### Material:
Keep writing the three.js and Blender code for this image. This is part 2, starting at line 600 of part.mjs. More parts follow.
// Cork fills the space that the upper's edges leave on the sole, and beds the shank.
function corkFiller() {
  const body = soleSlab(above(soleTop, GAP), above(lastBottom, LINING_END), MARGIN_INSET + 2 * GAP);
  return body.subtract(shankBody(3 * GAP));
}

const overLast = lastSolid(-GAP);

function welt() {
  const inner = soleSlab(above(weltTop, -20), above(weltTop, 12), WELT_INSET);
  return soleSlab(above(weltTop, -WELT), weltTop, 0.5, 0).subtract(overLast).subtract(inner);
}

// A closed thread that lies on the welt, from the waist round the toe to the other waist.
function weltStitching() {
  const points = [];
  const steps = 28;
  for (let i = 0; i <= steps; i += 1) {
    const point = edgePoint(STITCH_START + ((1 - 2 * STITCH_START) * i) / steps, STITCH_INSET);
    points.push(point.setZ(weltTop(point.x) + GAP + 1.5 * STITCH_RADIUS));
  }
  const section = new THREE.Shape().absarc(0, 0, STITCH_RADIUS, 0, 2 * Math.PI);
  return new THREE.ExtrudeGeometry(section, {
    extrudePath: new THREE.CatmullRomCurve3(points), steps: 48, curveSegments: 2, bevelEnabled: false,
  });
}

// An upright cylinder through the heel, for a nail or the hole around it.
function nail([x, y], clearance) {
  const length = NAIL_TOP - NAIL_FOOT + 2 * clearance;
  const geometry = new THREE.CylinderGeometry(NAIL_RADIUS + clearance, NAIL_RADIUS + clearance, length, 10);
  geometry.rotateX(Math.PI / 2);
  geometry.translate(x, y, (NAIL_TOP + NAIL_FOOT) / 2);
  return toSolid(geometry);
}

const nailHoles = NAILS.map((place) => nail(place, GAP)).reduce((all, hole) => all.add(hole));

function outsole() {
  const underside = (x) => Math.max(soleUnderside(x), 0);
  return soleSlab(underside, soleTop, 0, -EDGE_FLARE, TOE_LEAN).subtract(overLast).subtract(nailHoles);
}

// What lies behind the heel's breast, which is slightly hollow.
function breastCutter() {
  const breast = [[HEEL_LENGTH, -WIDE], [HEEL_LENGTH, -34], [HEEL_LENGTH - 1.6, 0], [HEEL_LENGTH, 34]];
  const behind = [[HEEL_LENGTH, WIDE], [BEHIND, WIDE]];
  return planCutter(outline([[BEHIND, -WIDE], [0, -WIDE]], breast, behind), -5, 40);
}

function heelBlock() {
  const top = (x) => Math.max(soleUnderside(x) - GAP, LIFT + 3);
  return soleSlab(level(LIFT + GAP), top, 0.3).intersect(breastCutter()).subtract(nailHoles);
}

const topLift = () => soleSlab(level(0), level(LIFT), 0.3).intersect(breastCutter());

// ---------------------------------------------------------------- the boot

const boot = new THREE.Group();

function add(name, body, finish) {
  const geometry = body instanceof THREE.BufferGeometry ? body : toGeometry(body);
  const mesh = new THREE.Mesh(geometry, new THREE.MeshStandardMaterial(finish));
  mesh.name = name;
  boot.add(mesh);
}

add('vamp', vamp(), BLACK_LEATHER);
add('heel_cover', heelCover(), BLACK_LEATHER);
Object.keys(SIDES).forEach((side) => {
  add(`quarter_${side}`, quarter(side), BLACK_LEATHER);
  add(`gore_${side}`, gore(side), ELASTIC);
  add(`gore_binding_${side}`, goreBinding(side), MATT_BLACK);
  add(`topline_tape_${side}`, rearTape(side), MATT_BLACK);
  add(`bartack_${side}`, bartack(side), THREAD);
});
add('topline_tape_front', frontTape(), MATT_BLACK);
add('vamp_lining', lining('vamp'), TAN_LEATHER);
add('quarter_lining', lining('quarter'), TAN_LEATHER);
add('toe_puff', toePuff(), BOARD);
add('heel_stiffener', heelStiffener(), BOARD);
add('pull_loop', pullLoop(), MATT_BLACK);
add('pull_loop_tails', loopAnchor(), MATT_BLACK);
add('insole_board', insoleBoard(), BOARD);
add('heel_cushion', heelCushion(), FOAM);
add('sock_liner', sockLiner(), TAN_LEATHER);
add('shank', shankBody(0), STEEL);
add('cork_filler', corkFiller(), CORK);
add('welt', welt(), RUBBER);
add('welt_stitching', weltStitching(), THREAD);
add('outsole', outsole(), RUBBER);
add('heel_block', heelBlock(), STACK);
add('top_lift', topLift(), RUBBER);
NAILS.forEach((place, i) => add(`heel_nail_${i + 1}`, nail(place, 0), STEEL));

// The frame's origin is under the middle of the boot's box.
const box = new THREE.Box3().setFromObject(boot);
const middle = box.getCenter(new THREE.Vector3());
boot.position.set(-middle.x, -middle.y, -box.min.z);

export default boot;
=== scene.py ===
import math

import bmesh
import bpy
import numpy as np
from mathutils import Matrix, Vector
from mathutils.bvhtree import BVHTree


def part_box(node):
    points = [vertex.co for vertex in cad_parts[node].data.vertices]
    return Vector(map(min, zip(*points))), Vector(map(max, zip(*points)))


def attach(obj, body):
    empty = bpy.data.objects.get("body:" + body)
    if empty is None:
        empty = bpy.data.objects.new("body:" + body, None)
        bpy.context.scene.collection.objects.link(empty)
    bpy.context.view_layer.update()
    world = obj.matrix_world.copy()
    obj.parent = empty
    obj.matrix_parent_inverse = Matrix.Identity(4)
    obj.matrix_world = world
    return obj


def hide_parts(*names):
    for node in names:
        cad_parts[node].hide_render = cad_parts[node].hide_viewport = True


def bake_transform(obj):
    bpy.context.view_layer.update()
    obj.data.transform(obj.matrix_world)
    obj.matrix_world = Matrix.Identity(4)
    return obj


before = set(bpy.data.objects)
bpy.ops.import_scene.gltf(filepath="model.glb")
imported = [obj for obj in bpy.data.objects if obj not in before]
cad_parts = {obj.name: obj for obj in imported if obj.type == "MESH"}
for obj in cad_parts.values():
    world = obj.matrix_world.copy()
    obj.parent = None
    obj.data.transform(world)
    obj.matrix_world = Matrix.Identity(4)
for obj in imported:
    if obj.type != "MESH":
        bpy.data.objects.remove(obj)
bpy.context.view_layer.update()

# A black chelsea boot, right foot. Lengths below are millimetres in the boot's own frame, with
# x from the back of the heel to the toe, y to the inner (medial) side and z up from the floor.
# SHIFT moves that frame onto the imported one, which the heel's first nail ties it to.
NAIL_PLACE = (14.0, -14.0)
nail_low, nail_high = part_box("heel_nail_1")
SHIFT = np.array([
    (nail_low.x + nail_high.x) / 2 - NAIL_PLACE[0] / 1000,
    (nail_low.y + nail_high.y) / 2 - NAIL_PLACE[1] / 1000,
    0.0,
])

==

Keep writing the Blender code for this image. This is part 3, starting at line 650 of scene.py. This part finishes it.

### Exercise task:
Look through the entries above. Extract each line with the word "node".

### Task output:
def part_box(node):
    points = [vertex.co for vertex in cad_parts[node].data.vertices]
    for node in names:
        cad_parts[node].hide_render = cad_parts[node].hide_viewport = True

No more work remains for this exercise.